Former House Speaker Joseph Souki said the accusations of sexual harassment against him are all three to eight years old, and he has “absolutely no memory of ever acting in inappropriately with any woman at any time, as a member of the House or in a private setting.”
Souki has agreed to resign from office next week to resolve complaints from “several” women who allege they were the targets of his unwanted advances that included sexual comments, touching and kissing, according to the Hawaii State Ethics Commission.
Souki, a two-time speaker of the House who has been a powerful figure in Hawaii politics for decades, was first accused of inappropriate conduct by former Director of Human Services Rachael Wong, who filed allegations against him with the ethics commission last fall.
After the Star-Advertiser reported on that complaint, at least four other women came forward with similar allegations against Souki, Wong said in an interview.
Souki, who was flanked by his lawyer Michael Green at a brief press conference today, said he felt sorry for Wong after she told him she would be retiring and leaving state government.
“I felt sorry for her and I went and kissed her cheek, and that’s all.
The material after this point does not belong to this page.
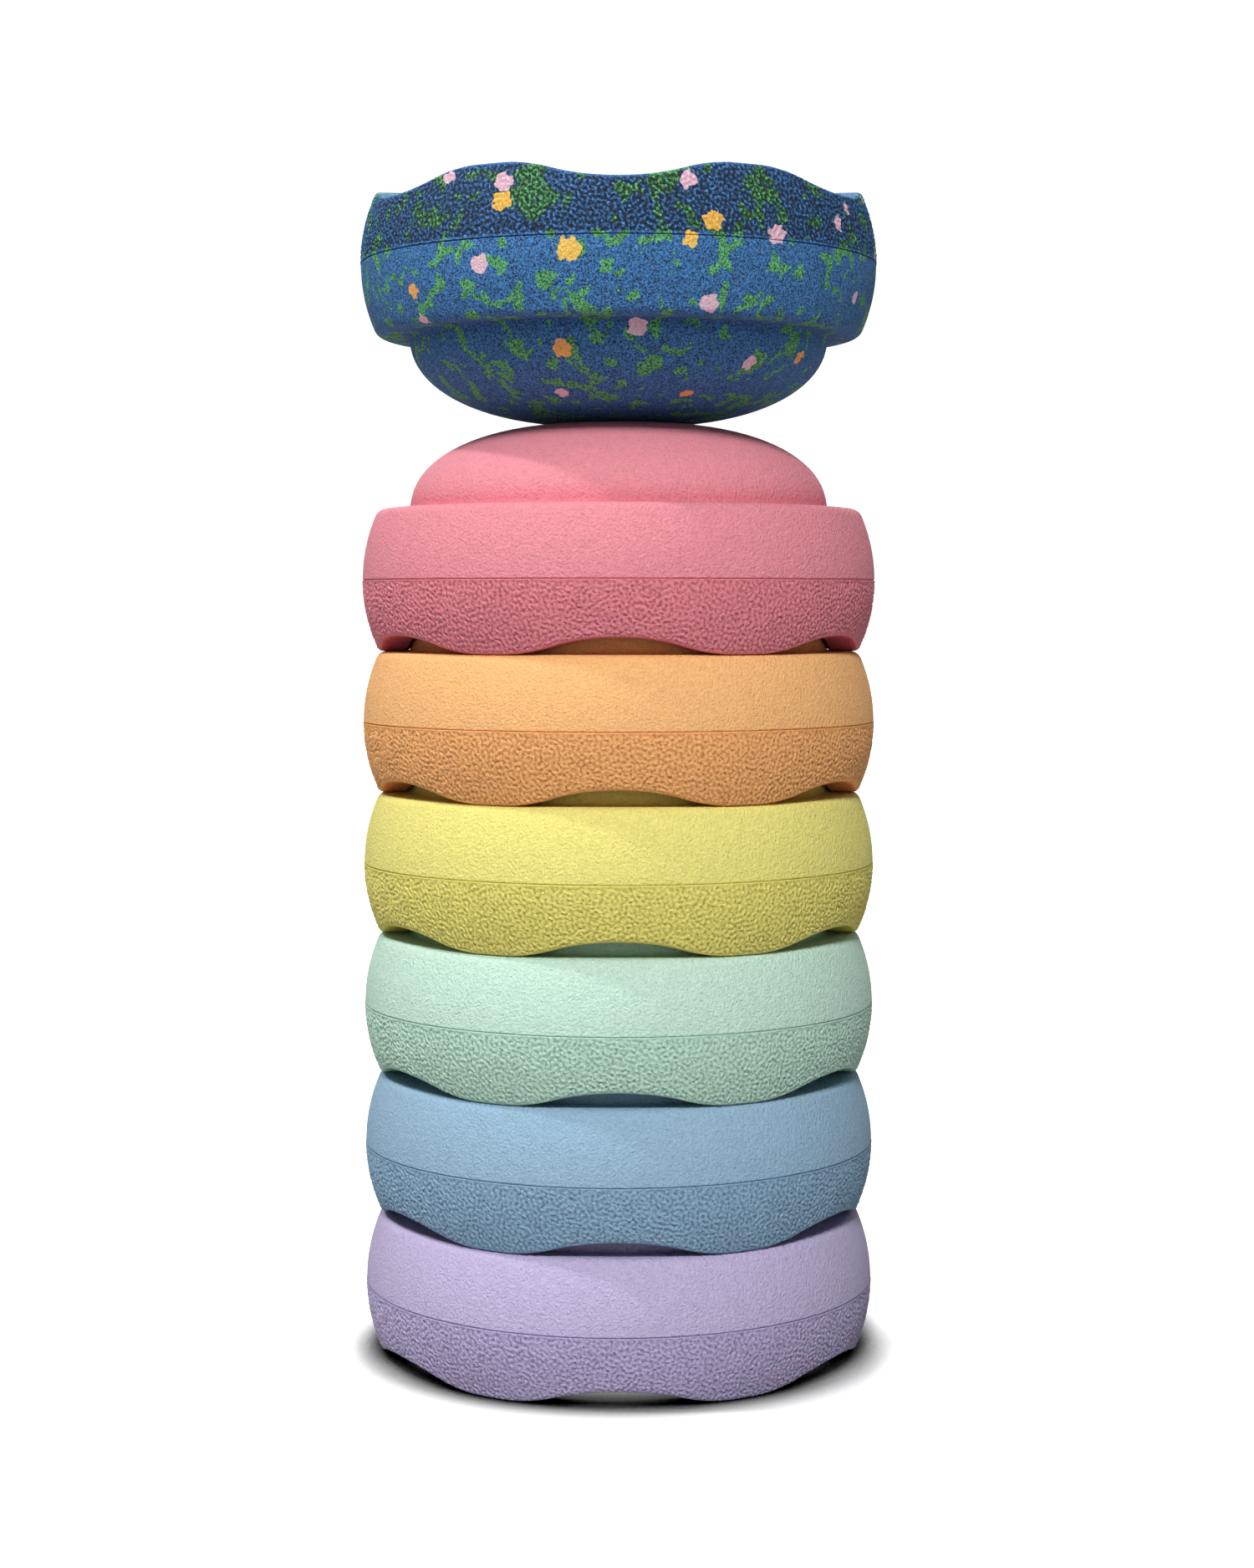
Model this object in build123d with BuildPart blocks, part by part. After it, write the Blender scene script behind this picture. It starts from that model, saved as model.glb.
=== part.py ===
"""Tower of seven stacking stones in moulded bead foam.

Every stone is the same one-piece moulding: a barrel-shaped band that stands on six rounded feet, a
flat shoulder, a smaller dome on top, and a stepped hollow underneath that takes the dome of the stone
below. Six stones nest the right way up, and the seventh is turned over and balances crown to crown on
the sixth, with its hollow facing up like a bowl.

Millimetres. +Z is up, the origin is the middle of the floor face, and +Y is the back of the tower.
"""

import os
from math import cos, hypot, isclose, pi, radians, sin, sqrt, tan

from build123d import *

# Overall sizes of one stone
STONE_DIAMETER = 275.0  # widest, at the parting line
BAND_HEIGHT = 75.4  # feet to shoulder, which is also the rise from one nested stone to the next
DOME_HEIGHT = 45.6  # shoulder to crown

# Outer skin
BARREL_RADIUS = 86.5  # bulge of the band, seen in section
PARTING_STEP = 0.4  # how far the lower half of the band stands proud at the parting line
SHOULDER_WIDTH = 17.0  # level ledge round the dome, before its edges are rounded
SHOULDER_ROUND = 6.0
DOME_CURVE = 2.15  # exponent of the dome's curve: 2 is an ellipse, and more is fuller
DOME_SPANS = 8  # stretches of the spline that follows the curve
DOME_FOOT_ROUND = 3.0
CROWN_FLAT_DIAMETER = 40.0  # level spot on which two crowns meet

# Waved lower edge
FOOT_COUNT = 6
ARCH_HEIGHT = 8.7
FOOT_LAND_ANGLE = 7.0  # level part of each foot, in degrees round the rim
CREST_SHARE = 0.52  # share of half an arch that the crest's arc takes
CUTTER_MARGIN = 15.0  # how far the arch cutter runs past the wall on both sides
RIM_ROUND = 3.5
MOUTH_ROUND = 3.0

# Stepped hollow
NEST_CLEARANCE = 1.5  # between the hollow's mouth and the foot of the dome that sits in it
CROWN_CLEARANCE = 6.0  # between that dome's crown and the ledge
WALL = 28.0  # foam at the dome's side and over the ceiling
HOLLOW_DRAFT = 1.5  # degrees, so that the moulding leaves its tool
CORNER_ROUND = 9.0
LEDGE_ROUND = 6.0
CEILING_ROUND = 26.0

# The tower, from the floor up
NESTED_STONES = ["lilac_stone", "blue_stone", "mint_stone", "yellow_stone", "orange_stone", "pink_stone"]
TURNED_STONE = "speckled_stone"

stone_radius = STONE_DIAMETER / 2
crown_radius = CROWN_FLAT_DIAMETER / 2
stone_height = BAND_HEIGHT + DOME_HEIGHT
parting_height = BAND_HEIGHT / 2


def upper_skin(height):
    """Radius of the band above its parting line, at a height above the feet."""
    offset = height - parting_height
    return stone_radius - PARTING_STEP - BARREL_RADIUS + sqrt(BARREL_RADIUS**2 - offset**2)


def lower_skin(height):
    """Radius of the band below its parting line."""
    return upper_skin(height) + PARTING_STEP


dome_radius = upper_skin(BAND_HEIGHT) - SHOULDER_WIDTH
mouth_radius = dome_radius + NEST_CLEARANCE
ledge_height = DOME_HEIGHT + CROWN_CLEARANCE
ceiling_height = stone_height - WALL
draft = tan(radians(HOLLOW_DRAFT))
ledge_outer_radius = mouth_radius - ledge_height * draft
ledge_inner_radius = dome_radius - WALL
ceiling_radius = ledge_inner_radius - (ceiling_height - ledge_height) * draft


def dome_point(turn):
    """Point on the dome's superellipse: at 0 its foot on the shoulder, at a quarter turn its crown."""
    across = abs(cos(turn)) ** (2 / DOME_CURVE)
    up = abs(sin(turn)) ** (2 / DOME_CURVE)
    return crown_radius + (dome_radius - crown_radius) * across, BAND_HEIGHT + DOME_HEIGHT * up


def arch_section(distance):
    """Outline of one arch on an upright plane, as wide in proportion as its distance from the axis."""
    reach = distance * tan(radians(180 / FOOT_COUNT - FOOT_LAND_ANGLE / 2))
    turn_x = reach * CREST_SHARE
    turn_z = ARCH_HEIGHT * (1 - CREST_SHARE)
    with BuildSketch(Plane(origin=(0, -distance, 0), x_dir=(1, 0, 0), z_dir=(0, -1, 0))) as section:
        with BuildLine():
            crest = ThreePointArc((-turn_x, turn_z), (0, ARCH_HEIGHT), (turn_x, turn_z))
            right = TangentArc((turn_x, turn_z), (reach, 0), tangent=crest % 1)
            left = TangentArc((-turn_x, turn_z), (-reach, 0), tangent=-(crest % 0))
            Polyline(right @ 1, (reach, -ARCH_HEIGHT), (-reach, -ARCH_HEIGHT), left @ 1)
        make_face()
    return section.sketch


def circles_at(part, radius, height):
    """Level circles of a part with a given radius, at a given height."""
    circles = part.edges().filter_by(GeomType.CIRCLE)
    same_radius = circles.filter_by(lambda edge: isclose(edge.radius, radius, abs_tol=0.01))
    return same_radius.filter_by(lambda edge: isclose(edge.arc_center.Z, height, abs_tol=0.01))


def rim_edges(part, nearest, farthest):
    """Edges of the waved rim whose middle lies between two distances from the axis."""
    low_edges = part.edges().filter_by(lambda edge: edge.bounding_box().max.Z < ARCH_HEIGHT + 0.01)
    return low_edges.filter_by(lambda edge: nearest < hypot((edge @ 0.5).X, (edge @ 0.5).Y) < farthest)


# Cutter for one arch of the rim, at the front
with BuildPart() as arch:
    near_section = arch_section((mouth_radius - CUTTER_MARGIN) * cos(pi / FOOT_COUNT))
    far_section = arch_section(stone_radius + CUTTER_MARGIN)
    loft([near_section, far_section], ruled=True)

# One stone, standing on its feet
with BuildPart() as stone:
    with BuildSketch(Plane.YZ):
        with BuildLine():
            dome_turns = [pi / 2 * step / DOME_SPANS for step in range(DOME_SPANS + 1)]
            upper_middle = (parting_height + BAND_HEIGHT) / 2
            lower_middle = parting_height / 2
            Line((0, stone_height), (crown_radius, stone_height))
            Spline(*[dome_point(turn) for turn in dome_turns], tangents=[(0, 1), (-1, 0)])
            Line((dome_radius, BAND_HEIGHT), (upper_skin(BAND_HEIGHT), BAND_HEIGHT))
            ThreePointArc(
                (upper_skin(BAND_HEIGHT), BAND_HEIGHT),
                (upper_skin(upper_middle), upper_middle),
                (upper_skin(parting_height), parting_height),
            )
            Line((upper_skin(parting_height), parting_height), (lower_skin(parting_height), parting_height))
            ThreePointArc(
                (lower_skin(parting_height), parting_height),
                (lower_skin(lower_middle), lower_middle),
                (lower_skin(0), 0),
            )
            Polyline(
                (lower_skin(0), 0),
                (mouth_radius, 0),
                (ledge_outer_radius, ledge_height),
                (ledge_inner_radius, ledge_height),
                (ceiling_radius, ceiling_height),
                (0, ceiling_height),
                (0, stone_height),
            )
        make_face()
    revolve(axis=Axis.Z)
    fillet(circles_at(stone, upper_skin(BAND_HEIGHT), BAND_HEIGHT), SHOULDER_ROUND)
    fillet(circles_at(stone, dome_radius, BAND_HEIGHT), DOME_FOOT_ROUND)
    fillet(circles_at(stone, ledge_outer_radius, ledge_height), CORNER_ROUND)
    fillet(circles_at(stone, ledge_inner_radius, ledge_height), LEDGE_ROUND)
    fillet(circles_at(stone, ceiling_radius, ceiling_height), CEILING_ROUND)
    with PolarLocations(0, FOOT_COUNT):
        add(arch.part, mode=Mode.SUBTRACT)
    fillet(rim_edges(stone, lower_skin(0) - RIM_ROUND, stone_radius), RIM_ROUND)
    fillet(rim_edges(stone, 0, mouth_radius + MOUTH_ROUND), MOUTH_ROUND)

os.makedirs("parts", exist_ok=True)

# The nested stones, each with its feet on the shoulder of the one below
for level, name in enumerate(NESTED_STONES):
    with BuildPart(Plane.XY.offset(level * BAND_HEIGHT)) as nested:
        add(stone.part)
    nested.part.label = name
    export_step(nested.part, f"parts/{name}.step")

# The turned stone, with its crown on the crown of the last nested one
top_of_tower = BAND_HEIGHT * len(NESTED_STONES) + DOME_HEIGHT + stone_height
with BuildPart(Plane(origin=(0, 0, top_of_tower), x_dir=(1, 0, 0), z_dir=(0, 0, -1))) as turned:
    add(stone.part)
turned.part.label = TURNED_STONE
export_step(turned.part, f"parts/{TURNED_STONE}.step")
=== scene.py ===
# %% [markdown]
# # A tower of foam stacking stones
#
# Seven children's balance stones, all of one shape, stand on each other. Six nest the right way up, and
# the seventh is turned over and balances on the pink one's dome. Each stone is one moulding in bead
# foam: fine grained above its parting line, coarse and wrinkled below it.
#
# The lesson builds that shape as a surface with two parameters, gives it its relief as real geometry,
# and then finishes it with one foam material that changes colour from stone to stone.

# %% Load the frame
import math

import bpy
import numpy as np
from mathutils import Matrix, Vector


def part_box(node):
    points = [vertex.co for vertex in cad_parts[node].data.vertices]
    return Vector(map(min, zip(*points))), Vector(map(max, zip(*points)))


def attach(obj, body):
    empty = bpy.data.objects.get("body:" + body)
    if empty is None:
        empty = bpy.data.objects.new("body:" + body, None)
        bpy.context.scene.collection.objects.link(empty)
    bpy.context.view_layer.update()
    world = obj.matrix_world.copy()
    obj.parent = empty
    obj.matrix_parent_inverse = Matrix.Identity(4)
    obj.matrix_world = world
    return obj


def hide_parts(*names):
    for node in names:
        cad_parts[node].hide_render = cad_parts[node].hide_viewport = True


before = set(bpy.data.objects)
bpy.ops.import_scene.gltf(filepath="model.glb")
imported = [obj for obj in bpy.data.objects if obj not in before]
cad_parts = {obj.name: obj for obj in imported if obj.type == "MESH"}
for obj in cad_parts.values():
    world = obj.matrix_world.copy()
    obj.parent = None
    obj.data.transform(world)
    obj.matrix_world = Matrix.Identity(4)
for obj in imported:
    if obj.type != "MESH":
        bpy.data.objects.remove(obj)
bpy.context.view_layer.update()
MM = 0.001

# %% [markdown]
# ## Sizes
#
# Everything that the frame can tell is read from it: how wide and high a stone is, how far one rises
# above the next, and where each one stands. What is left are the sizes of the moulding itself, such as
# the bulge of its band and the roundings, which are the designer's own values in millimetres.

# %% Sizes of a stone
NESTED = ["lilac_stone", "blue_stone", "mint_stone", "yellow_stone", "orange_stone", "pink_stone"]
TURNED = "speckled_stone"

low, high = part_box(NESTED[0])
radius = (high.x - low.x) / 2 / MM
height = (high.z - low.z) / MM
band = (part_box(NESTED[1])[0].z - low.z) / MM
dome = height - band
parting = band / 2

BARREL = 86.5  # radius of the band's bulge, seen in section
STEP = 0.4  # how far the coarse half stands proud at the parting line
SHOULDER = 17.0  # width of the ledge round the dome
SHOULDER_ROUND = 6.0
DOME_CURVE = 2.15  # exponent of the superellipse: 2 is an ellipse, and more is fuller
DOME_FOOT_ROUND = 3.0
CROWN = 20.0  # radius of the level spot on top

FEET = 6
ARCH = 8.7
FOOT_LAND = 7.0  # level part of each foot, in degrees round the rim
CREST_SHARE = 0.52  # share of half an arch that the crest's arc takes
RIM_SHARE = 0.9  # radius at which an arch is measured, as a share of the stone's
RIM_ROUND = 3.5
MOUTH_ROUND = 3.0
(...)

I stood up and I kissed her cheek. At that time, she did not say anything opposing to that, but I initiated it, she didn’t put her face forward,” he said. He added: “I didn’t do anything else other than that.”
To fight the allegations against him, “it will take very long, it will be very expensive, it would hurt a lot of people in the process. It has never been my intent as a legislator to hurt anybody. It would hurt both the accuser and my family and my friends as we’re going through all of this, as you well know,” Souki said.
According to a document made public by ethics commission staff today, Souki admitted that while serving as speaker of the House he “touched and kissed more than one woman in ways that were inappropriate and unwelcome” during meetings in his office.
“He admits that this physical contact exceeded the boundaries of the customary ‘aloha kiss,’ ” according to the Resolution of Investigation document released by the ethics commission. “Respondent Souki further admits that he made sexual comments, including comments on the physical appearance of more than one woman, that were inappropriate and unwanted.”
When asked if he is concerned that people will assume he is guilty because he is resigning, Souki replied that “there will be some that will. I cannot control that.”